** START **

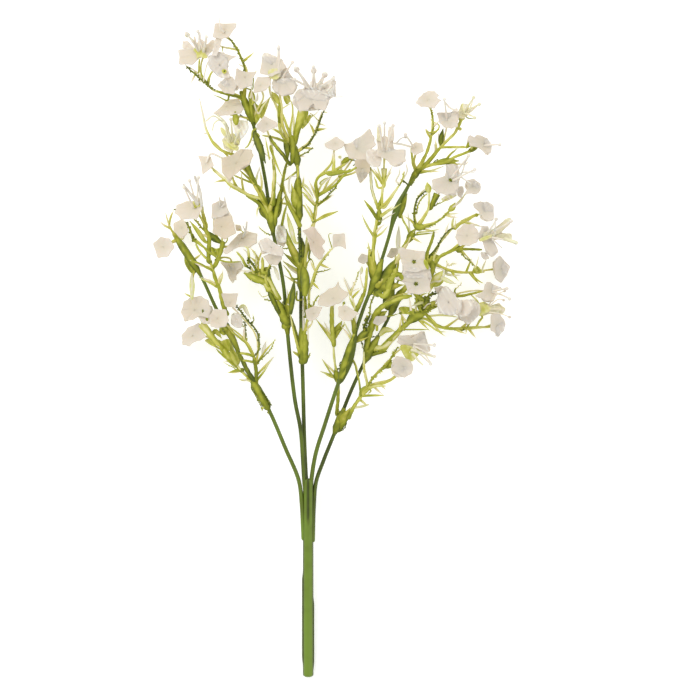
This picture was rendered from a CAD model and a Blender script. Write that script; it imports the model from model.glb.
"""A moulded spray of gypsophila that lies on a pale surface.

The tables of routes and places hold millimetres from the cut end of the handle: X to the right, Y up
the stem, Z up from the surface. The tables of outlines, growth and petals hold pixels of the 700 x 700
view, which from_pixels turns into the same millimetres. Every piece stands for one node of the frame and
follows the same routes as it.
"""
import math

import bpy
import numpy as np
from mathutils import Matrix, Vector


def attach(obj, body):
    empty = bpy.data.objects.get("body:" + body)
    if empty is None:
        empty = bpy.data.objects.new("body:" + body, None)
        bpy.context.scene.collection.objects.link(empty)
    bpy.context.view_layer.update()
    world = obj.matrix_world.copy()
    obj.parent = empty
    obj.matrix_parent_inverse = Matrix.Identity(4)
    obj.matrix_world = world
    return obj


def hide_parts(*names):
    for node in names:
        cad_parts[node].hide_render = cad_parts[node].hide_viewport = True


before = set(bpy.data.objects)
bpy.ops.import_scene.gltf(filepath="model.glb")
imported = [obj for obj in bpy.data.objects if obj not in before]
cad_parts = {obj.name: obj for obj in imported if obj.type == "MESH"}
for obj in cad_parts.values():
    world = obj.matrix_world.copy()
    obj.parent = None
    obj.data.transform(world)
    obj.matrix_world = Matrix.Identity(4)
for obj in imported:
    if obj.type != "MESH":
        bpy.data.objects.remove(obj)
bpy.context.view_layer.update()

MM = 0.001
FRAME_ORIGIN = np.array([13.974, 174.683, 0.0])  # the frame's origin, in the tables' millimetres
PIXEL = 0.53  # millimetres to a pixel of the view
PIXEL_FOOT = np.array([308.0, 679.0])  # the cut end of the handle in it


def to_frame(places):
    """Places in the tables' millimetres, as metres in the frame."""
    return (np.asarray(places, float) - FRAME_ORIGIN) * MM


def from_pixels(words):
    """Places written as x,y in pixels, in the tables' millimetres."""
    pixels = np.array([word.split(",") for word in words.split()], float)
    return np.column_stack([pixels[:, 0] - PIXEL_FOOT[0], PIXEL_FOOT[1] - pixels[:, 1]]) * PIXEL


# ---------------------------------------------------------------- the camera
VIEW_CENTRE = (22.3, 174.4)
VIEW_WIDTH = 371.0  # what the picture takes in, at the height of the florets
VIEW_DEPTH = 30.0
CAMERA_HEIGHT = 4000.0
SENSOR = 36.0

camera_data = bpy.data.cameras.new("camera")
camera_data.sensor_width = SENSOR
camera_data.lens = SENSOR * (CAMERA_HEIGHT - VIEW_DEPTH) / VIEW_WIDTH
camera = bpy.data.objects.new("camera", camera_data)
camera.location = to_frame((*VIEW_CENTRE, CAMERA_HEIGHT))
bpy.context.scene.collection.objects.link(camera)
bpy.context.scene.camera = camera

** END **

WORK TO DO.
Read the data above. Pull out each line in which the string "body" appears.

SOLUTION.
def attach(obj, body):
    empty = bpy.data.objects.get("body:" + body)
        empty = bpy.data.objects.new("body:" + body, None)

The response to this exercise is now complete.